Written task |
Within the records below, reproduce without change the lines from the line that has "make_drip_tray()" through the line that has "sharpFrom = 32", and only those.

★ ★ ★ ★

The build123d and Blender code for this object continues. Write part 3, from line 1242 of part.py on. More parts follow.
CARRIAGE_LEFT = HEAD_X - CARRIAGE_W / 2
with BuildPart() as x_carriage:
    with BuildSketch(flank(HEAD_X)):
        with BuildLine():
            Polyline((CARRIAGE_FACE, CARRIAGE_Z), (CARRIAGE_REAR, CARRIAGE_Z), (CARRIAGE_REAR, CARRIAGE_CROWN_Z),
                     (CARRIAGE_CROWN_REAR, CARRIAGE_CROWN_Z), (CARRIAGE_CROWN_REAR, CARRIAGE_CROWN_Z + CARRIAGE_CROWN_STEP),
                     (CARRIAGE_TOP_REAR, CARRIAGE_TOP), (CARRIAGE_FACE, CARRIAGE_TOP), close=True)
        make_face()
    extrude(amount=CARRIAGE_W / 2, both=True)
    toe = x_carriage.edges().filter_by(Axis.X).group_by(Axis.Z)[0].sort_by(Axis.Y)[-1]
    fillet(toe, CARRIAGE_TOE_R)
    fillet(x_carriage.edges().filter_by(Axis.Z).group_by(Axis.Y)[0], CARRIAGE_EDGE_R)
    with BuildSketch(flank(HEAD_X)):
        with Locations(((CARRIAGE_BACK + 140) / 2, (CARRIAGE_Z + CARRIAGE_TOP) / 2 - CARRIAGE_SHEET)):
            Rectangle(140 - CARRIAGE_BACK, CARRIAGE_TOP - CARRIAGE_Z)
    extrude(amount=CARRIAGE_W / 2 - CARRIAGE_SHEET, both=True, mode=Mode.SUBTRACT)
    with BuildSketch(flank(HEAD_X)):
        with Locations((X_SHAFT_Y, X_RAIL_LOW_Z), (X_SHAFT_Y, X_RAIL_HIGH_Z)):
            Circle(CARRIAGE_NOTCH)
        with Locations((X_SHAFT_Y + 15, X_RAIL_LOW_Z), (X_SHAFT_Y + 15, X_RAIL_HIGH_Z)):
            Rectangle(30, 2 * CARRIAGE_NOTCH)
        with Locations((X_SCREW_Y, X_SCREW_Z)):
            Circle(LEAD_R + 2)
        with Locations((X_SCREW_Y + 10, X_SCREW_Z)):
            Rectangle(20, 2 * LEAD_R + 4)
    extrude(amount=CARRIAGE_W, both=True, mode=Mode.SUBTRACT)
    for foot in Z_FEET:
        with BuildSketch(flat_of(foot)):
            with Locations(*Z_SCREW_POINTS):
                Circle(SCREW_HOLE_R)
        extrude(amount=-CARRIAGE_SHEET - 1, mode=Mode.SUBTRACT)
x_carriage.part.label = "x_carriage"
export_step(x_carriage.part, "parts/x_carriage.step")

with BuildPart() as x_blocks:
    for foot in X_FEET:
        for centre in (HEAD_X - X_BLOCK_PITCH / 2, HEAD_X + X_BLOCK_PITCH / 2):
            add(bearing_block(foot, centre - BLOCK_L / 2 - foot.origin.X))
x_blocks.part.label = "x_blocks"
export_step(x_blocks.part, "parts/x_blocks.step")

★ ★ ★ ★

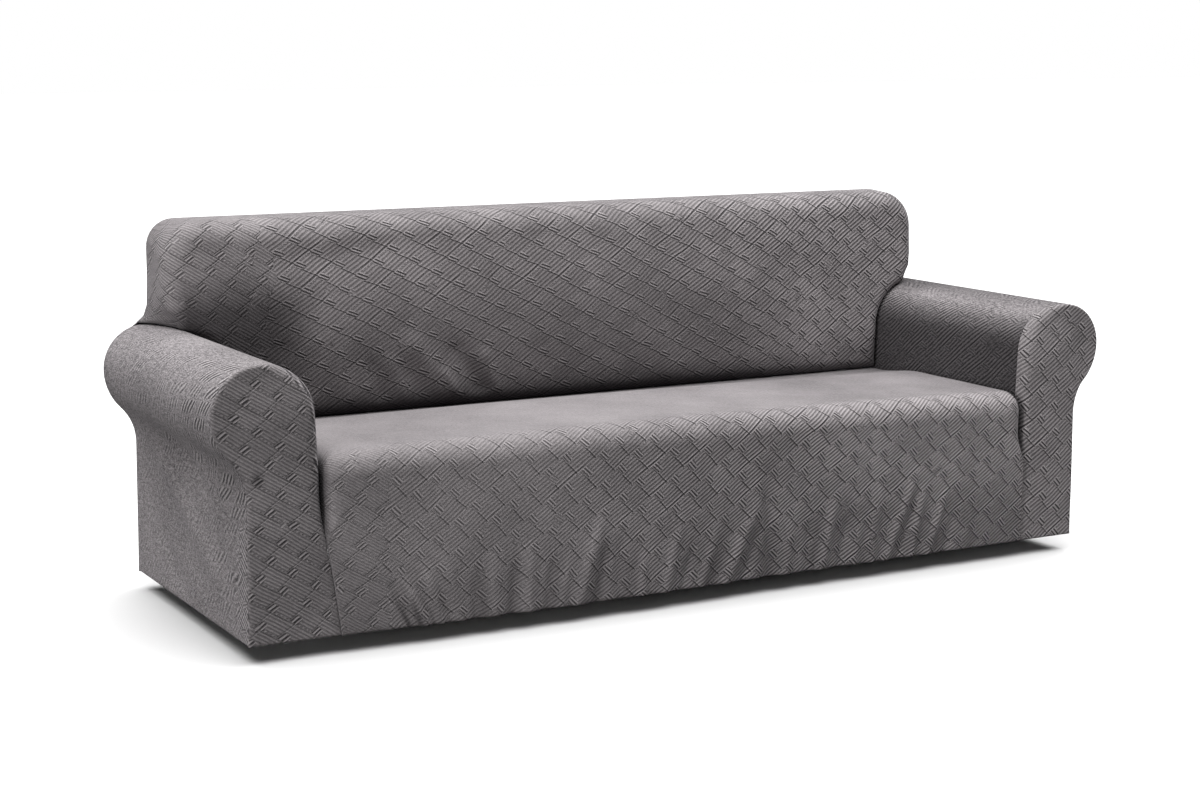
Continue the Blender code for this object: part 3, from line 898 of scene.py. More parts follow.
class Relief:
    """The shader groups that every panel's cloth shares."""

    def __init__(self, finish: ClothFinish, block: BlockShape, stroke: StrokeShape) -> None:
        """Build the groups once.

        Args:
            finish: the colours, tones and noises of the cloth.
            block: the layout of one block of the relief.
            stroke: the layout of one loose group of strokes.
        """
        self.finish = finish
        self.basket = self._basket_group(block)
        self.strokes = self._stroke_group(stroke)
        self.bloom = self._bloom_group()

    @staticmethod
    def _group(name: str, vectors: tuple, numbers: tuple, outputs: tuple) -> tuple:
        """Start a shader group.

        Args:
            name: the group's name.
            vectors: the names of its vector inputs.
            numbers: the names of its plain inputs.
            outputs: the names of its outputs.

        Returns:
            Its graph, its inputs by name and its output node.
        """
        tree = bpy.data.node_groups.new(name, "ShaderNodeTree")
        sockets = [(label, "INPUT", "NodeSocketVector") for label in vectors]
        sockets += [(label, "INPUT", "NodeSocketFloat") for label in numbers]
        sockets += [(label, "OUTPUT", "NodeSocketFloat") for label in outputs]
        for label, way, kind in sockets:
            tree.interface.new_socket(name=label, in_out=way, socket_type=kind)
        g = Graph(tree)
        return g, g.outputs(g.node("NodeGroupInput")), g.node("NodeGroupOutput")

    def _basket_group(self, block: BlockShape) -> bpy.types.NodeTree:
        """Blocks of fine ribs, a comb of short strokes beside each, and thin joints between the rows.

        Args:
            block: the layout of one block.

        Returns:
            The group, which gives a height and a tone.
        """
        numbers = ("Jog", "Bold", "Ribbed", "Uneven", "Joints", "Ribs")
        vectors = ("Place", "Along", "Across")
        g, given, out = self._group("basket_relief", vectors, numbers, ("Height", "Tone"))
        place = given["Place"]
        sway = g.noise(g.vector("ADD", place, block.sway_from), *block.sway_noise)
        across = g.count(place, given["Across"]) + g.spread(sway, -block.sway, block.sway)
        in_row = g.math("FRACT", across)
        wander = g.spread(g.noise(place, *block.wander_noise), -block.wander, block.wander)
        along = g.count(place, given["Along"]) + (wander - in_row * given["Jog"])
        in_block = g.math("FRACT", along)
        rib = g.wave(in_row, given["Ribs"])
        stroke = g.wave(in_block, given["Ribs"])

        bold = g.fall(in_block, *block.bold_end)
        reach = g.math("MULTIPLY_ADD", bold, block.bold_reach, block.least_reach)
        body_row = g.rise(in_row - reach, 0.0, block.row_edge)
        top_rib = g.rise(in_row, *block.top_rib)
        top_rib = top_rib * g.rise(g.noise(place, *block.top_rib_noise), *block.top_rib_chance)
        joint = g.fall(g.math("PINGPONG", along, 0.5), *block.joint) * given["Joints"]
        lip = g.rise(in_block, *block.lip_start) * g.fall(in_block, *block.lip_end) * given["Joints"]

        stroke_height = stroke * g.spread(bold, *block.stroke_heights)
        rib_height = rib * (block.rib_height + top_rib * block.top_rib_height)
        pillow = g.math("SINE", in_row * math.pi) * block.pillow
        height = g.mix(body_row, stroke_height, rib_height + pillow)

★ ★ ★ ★

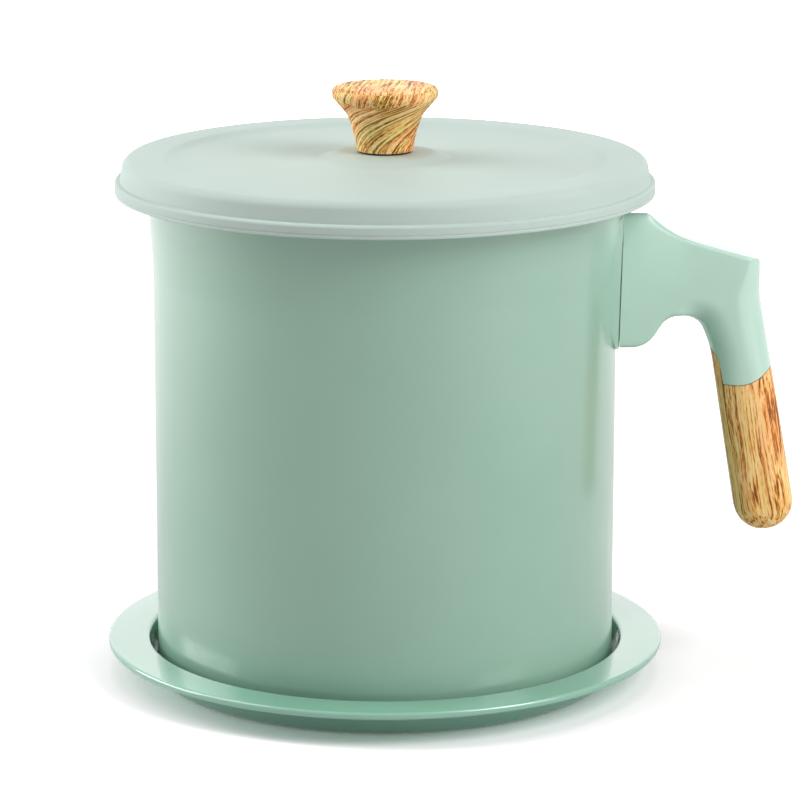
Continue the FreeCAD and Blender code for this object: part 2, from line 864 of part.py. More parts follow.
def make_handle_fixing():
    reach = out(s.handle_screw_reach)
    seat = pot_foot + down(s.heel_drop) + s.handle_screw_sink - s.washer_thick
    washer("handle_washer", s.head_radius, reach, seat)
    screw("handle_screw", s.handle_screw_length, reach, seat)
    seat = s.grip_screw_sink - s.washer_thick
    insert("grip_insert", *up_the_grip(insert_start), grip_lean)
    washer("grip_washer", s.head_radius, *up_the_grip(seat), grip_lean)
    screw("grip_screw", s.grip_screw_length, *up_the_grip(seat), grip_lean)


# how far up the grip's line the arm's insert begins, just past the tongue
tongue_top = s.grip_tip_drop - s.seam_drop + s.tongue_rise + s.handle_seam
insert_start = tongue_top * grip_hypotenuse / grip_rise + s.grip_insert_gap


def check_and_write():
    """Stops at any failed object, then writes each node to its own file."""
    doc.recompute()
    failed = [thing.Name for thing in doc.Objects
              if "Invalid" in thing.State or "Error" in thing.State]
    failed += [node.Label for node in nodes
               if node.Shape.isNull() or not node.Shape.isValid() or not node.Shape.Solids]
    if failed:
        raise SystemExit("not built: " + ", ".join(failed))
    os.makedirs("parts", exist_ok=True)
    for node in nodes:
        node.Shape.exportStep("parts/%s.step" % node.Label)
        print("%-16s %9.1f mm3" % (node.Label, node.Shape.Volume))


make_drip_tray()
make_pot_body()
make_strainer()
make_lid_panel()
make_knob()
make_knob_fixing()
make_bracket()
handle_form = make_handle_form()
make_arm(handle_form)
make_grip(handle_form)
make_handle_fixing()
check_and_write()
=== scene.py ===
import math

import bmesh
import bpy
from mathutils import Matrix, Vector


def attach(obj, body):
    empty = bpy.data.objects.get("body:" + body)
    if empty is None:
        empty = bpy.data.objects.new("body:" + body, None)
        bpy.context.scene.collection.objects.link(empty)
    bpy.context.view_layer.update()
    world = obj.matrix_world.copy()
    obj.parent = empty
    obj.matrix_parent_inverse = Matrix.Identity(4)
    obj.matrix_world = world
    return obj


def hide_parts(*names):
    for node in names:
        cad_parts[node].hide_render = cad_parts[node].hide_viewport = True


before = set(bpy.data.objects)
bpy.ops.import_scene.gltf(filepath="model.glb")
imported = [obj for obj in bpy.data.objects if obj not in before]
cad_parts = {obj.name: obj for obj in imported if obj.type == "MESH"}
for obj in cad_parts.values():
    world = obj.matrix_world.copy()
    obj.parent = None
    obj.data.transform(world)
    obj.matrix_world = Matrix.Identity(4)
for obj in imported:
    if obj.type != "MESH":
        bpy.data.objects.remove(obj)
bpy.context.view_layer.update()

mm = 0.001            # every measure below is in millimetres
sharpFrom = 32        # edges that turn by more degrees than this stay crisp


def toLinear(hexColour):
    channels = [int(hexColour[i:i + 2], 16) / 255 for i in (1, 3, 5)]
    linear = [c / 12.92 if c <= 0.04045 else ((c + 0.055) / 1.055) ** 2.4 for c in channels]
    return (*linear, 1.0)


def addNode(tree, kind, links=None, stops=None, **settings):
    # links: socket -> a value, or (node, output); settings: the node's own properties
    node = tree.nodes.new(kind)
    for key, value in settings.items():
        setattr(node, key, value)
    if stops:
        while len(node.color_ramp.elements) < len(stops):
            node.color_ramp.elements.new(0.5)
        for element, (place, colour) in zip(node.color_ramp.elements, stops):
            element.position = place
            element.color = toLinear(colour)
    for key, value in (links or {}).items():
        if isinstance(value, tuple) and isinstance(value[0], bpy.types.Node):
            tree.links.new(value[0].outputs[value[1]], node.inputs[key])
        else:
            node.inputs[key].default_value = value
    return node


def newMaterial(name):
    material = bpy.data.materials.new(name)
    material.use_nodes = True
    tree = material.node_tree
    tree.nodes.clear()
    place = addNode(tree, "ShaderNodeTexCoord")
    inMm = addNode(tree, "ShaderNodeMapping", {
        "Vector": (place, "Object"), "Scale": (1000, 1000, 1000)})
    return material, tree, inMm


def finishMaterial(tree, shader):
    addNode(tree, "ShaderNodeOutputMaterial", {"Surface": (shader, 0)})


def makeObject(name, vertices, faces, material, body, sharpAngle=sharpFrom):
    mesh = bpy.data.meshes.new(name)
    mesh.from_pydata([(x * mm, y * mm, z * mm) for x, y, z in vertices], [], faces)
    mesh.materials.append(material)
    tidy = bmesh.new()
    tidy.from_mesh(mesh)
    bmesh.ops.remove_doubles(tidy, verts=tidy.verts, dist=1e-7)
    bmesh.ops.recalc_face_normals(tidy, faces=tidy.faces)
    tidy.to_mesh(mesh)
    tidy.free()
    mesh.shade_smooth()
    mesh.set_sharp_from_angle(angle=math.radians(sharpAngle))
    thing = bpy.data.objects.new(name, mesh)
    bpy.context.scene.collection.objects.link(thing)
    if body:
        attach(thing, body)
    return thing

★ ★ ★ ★

Response to this task |
make_drip_tray()
make_pot_body()
make_strainer()
make_lid_panel()
make_knob()
make_knob_fixing()
make_bracket()
handle_form = make_handle_form()
make_arm(handle_form)
make_grip(handle_form)
make_handle_fixing()
check_and_write()
=== scene.py ===
import math

import bmesh
import bpy
from mathutils import Matrix, Vector


def attach(obj, body):
    empty = bpy.data.objects.get("body:" + body)
    if empty is None:
        empty = bpy.data.objects.new("body:" + body, None)
        bpy.context.scene.collection.objects.link(empty)
    bpy.context.view_layer.update()
    world = obj.matrix_world.copy()
    obj.parent = empty
    obj.matrix_parent_inverse = Matrix.Identity(4)
    obj.matrix_world = world
    return obj


def hide_parts(*names):
    for node in names:
        cad_parts[node].hide_render = cad_parts[node].hide_viewport = True


before = set(bpy.data.objects)
bpy.ops.import_scene.gltf(filepath="model.glb")
imported = [obj for obj in bpy.data.objects if obj not in before]
cad_parts = {obj.name: obj for obj in imported if obj.type == "MESH"}
for obj in cad_parts.values():
    world = obj.matrix_world.copy()
    obj.parent = None
    obj.data.transform(world)
    obj.matrix_world = Matrix.Identity(4)
for obj in imported:
    if obj.type != "MESH":
        bpy.data.objects.remove(obj)
bpy.context.view_layer.update()

mm = 0.001            # every measure below is in millimetres
sharpFrom = 32        # edges that turn by more degrees than this stay crisp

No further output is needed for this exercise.